■ Task statement
Output, word for word, every line from the line with "imported = [obj" through the final line of the data below.

──────

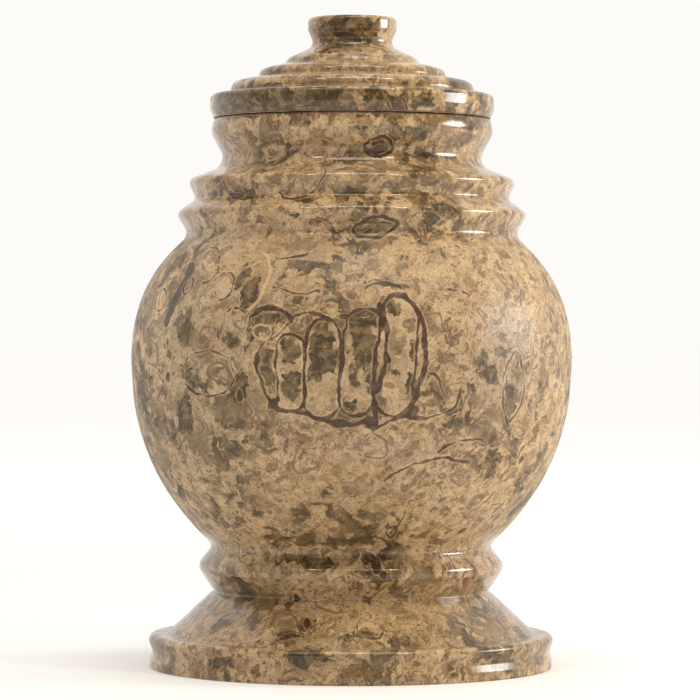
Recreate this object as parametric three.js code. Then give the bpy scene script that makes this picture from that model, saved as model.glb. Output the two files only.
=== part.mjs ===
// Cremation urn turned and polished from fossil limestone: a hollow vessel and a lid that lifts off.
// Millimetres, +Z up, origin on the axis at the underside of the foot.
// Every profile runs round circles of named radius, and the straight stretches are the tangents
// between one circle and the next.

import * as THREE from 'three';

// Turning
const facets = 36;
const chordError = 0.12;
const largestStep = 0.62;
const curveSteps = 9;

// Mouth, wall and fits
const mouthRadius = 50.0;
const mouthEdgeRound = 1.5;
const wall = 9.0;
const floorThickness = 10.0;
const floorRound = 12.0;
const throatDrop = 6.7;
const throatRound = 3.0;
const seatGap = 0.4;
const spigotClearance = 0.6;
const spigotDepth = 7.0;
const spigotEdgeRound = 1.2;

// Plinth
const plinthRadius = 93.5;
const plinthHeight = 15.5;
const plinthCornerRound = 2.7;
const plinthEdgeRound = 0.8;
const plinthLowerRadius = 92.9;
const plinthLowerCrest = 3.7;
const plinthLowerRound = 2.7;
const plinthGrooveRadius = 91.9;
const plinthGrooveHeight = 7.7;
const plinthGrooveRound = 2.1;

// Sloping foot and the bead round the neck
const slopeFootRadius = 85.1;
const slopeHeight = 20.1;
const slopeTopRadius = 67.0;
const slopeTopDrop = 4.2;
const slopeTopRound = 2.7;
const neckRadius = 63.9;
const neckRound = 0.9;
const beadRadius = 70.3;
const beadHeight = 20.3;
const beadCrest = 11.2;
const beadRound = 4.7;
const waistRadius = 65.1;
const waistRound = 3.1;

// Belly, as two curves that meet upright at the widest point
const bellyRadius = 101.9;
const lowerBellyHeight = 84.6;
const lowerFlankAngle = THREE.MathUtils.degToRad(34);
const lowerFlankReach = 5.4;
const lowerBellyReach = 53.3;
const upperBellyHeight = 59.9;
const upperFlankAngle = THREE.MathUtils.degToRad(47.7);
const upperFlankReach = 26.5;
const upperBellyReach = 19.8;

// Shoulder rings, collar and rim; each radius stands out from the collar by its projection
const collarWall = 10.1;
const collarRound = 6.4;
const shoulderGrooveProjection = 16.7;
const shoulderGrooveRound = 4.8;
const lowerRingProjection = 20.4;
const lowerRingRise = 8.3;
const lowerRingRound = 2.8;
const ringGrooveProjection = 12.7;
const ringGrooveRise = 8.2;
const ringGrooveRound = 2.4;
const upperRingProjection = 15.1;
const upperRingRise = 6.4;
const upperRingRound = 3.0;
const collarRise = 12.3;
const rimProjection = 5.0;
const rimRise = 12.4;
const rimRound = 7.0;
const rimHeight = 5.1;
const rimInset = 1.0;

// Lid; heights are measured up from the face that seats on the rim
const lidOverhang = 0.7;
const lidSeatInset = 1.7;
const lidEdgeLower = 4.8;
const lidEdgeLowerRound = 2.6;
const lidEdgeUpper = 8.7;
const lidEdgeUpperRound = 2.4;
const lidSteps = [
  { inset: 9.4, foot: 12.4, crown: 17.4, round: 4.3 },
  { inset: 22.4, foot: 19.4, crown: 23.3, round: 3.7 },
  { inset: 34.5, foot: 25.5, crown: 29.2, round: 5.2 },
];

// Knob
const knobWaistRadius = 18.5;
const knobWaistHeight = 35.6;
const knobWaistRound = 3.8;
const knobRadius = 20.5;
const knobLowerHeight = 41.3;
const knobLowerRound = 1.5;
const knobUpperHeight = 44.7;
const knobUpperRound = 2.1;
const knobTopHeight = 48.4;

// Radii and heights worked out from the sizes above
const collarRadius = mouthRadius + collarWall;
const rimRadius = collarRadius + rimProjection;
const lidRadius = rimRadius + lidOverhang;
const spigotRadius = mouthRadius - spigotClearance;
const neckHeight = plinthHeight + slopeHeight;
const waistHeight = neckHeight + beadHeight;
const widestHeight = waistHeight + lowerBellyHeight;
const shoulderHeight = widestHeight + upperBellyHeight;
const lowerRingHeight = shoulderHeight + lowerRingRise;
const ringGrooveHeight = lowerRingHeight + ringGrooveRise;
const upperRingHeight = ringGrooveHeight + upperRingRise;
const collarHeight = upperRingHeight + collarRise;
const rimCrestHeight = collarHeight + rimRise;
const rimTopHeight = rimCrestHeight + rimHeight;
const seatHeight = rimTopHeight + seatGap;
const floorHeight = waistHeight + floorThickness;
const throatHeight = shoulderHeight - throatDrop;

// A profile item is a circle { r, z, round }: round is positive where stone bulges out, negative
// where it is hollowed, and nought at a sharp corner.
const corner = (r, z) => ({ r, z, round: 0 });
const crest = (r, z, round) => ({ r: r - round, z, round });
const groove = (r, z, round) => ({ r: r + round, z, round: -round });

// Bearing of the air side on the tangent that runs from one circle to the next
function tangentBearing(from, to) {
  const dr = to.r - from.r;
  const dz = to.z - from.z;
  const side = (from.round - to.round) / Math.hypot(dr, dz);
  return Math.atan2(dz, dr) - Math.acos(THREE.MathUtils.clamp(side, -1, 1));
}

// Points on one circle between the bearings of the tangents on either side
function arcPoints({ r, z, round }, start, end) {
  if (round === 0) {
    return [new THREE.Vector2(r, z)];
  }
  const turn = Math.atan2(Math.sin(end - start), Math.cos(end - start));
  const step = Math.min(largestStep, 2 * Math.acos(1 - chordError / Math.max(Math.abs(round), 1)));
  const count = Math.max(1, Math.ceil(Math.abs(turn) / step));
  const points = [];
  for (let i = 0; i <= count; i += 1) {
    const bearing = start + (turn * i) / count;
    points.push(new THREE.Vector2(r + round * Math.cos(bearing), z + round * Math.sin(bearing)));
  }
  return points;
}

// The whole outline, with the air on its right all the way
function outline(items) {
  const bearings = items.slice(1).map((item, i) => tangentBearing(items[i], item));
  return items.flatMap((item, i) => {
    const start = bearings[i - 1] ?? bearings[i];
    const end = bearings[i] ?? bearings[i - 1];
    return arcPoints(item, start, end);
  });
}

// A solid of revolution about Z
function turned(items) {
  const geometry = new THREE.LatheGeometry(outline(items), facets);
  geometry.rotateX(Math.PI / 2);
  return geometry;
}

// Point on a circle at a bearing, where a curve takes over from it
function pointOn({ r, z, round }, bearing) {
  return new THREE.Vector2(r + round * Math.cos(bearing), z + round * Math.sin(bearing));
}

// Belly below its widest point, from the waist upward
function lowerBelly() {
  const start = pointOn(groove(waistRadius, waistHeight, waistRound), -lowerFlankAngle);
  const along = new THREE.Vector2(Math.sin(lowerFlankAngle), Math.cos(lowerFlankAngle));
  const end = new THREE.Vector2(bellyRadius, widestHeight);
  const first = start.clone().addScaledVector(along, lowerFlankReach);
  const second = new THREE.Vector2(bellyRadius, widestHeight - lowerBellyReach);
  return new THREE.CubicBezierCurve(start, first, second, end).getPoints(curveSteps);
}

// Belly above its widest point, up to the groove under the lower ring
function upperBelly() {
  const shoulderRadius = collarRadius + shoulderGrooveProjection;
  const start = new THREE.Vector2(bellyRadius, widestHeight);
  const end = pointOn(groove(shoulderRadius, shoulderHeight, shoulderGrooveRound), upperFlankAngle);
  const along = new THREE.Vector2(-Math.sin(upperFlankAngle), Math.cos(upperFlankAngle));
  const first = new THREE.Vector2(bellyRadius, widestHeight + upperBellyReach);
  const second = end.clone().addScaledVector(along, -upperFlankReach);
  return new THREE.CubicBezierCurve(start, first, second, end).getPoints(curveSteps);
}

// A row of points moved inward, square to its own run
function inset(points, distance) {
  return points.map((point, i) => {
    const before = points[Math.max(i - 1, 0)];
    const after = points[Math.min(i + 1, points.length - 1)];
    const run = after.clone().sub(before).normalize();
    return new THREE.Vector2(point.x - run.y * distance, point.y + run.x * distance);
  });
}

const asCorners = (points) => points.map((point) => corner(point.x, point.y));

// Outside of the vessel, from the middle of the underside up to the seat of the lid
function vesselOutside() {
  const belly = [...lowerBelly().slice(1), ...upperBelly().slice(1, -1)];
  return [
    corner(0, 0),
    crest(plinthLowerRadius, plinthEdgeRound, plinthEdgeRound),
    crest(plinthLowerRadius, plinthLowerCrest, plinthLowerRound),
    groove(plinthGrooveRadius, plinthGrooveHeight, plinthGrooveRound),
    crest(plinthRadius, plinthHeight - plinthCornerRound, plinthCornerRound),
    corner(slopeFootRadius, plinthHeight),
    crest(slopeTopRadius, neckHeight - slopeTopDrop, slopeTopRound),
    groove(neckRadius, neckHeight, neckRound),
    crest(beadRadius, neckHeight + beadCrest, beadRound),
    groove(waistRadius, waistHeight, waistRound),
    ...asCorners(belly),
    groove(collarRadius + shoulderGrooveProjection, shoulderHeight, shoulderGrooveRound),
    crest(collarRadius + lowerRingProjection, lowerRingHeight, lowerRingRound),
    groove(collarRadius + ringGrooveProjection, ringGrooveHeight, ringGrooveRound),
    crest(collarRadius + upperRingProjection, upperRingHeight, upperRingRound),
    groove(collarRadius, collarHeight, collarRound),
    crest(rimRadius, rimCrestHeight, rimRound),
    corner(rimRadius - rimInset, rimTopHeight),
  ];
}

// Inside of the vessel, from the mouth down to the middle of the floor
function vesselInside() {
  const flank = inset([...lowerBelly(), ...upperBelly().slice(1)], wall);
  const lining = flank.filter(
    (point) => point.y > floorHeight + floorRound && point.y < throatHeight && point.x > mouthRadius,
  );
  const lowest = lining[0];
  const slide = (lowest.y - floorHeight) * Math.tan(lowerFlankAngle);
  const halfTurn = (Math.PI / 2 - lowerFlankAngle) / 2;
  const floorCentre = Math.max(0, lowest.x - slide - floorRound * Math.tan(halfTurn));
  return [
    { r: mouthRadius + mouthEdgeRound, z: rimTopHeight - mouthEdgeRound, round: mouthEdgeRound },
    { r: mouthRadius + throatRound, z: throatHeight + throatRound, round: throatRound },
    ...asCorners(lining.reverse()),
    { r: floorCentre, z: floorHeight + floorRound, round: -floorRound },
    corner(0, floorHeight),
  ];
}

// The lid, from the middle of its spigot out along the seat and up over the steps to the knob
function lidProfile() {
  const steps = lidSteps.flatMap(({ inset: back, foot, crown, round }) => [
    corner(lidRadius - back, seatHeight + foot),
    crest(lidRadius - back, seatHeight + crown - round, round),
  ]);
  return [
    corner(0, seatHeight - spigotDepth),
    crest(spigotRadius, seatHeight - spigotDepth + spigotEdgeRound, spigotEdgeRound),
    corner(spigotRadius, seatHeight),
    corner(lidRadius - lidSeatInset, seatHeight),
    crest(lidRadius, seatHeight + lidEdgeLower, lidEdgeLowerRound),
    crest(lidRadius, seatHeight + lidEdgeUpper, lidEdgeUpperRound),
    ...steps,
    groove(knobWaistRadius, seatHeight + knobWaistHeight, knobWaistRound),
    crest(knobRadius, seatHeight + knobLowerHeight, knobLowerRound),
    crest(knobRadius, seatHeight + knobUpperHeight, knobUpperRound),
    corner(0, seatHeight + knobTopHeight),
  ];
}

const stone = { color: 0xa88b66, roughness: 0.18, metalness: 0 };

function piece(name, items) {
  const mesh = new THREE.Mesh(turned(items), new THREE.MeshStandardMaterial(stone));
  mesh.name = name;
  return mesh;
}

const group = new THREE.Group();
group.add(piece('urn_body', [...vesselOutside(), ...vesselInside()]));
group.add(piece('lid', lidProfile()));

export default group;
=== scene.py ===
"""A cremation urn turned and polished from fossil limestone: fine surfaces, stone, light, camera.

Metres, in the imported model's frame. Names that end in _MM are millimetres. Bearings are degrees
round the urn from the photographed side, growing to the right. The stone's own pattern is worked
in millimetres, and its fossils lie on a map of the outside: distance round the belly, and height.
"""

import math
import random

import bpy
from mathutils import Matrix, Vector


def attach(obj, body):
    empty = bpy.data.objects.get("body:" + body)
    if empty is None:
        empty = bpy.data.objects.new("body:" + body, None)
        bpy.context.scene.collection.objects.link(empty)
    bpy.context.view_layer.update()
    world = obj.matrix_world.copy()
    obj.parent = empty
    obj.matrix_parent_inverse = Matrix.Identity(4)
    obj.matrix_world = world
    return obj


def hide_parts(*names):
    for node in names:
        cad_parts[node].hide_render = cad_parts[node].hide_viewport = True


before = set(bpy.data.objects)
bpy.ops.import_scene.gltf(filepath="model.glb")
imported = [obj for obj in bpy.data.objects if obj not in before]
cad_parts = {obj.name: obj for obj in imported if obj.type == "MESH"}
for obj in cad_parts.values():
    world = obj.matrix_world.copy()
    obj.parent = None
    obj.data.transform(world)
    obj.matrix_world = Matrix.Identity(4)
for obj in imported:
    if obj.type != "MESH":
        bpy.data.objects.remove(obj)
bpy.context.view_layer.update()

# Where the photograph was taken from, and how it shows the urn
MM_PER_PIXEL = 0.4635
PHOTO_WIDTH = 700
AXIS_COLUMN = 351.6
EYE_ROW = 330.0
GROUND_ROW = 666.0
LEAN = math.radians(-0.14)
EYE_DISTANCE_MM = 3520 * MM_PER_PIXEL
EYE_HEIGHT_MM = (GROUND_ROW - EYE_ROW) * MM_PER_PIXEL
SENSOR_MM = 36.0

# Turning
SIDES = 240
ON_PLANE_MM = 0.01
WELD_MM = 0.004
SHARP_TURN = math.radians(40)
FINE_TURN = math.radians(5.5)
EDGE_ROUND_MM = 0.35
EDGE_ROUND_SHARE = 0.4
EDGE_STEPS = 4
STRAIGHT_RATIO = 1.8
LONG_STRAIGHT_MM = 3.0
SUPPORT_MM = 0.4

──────

■ Worked solution
imported = [obj for obj in bpy.data.objects if obj not in before]
cad_parts = {obj.name: obj for obj in imported if obj.type == "MESH"}
for obj in cad_parts.values():
    world = obj.matrix_world.copy()
    obj.parent = None
    obj.data.transform(world)
    obj.matrix_world = Matrix.Identity(4)
for obj in imported:
    if obj.type != "MESH":
        bpy.data.objects.remove(obj)
bpy.context.view_layer.update()

# Where the photograph was taken from, and how it shows the urn
MM_PER_PIXEL = 0.4635
PHOTO_WIDTH = 700
AXIS_COLUMN = 351.6
EYE_ROW = 330.0
GROUND_ROW = 666.0
LEAN = math.radians(-0.14)
EYE_DISTANCE_MM = 3520 * MM_PER_PIXEL
EYE_HEIGHT_MM = (GROUND_ROW - EYE_ROW) * MM_PER_PIXEL
SENSOR_MM = 36.0

# Turning
SIDES = 240
ON_PLANE_MM = 0.01
WELD_MM = 0.004
SHARP_TURN = math.radians(40)
FINE_TURN = math.radians(5.5)
EDGE_ROUND_MM = 0.35
EDGE_ROUND_SHARE = 0.4
EDGE_STEPS = 4
STRAIGHT_RATIO = 1.8
LONG_STRAIGHT_MM = 3.0
SUPPORT_MM = 0.4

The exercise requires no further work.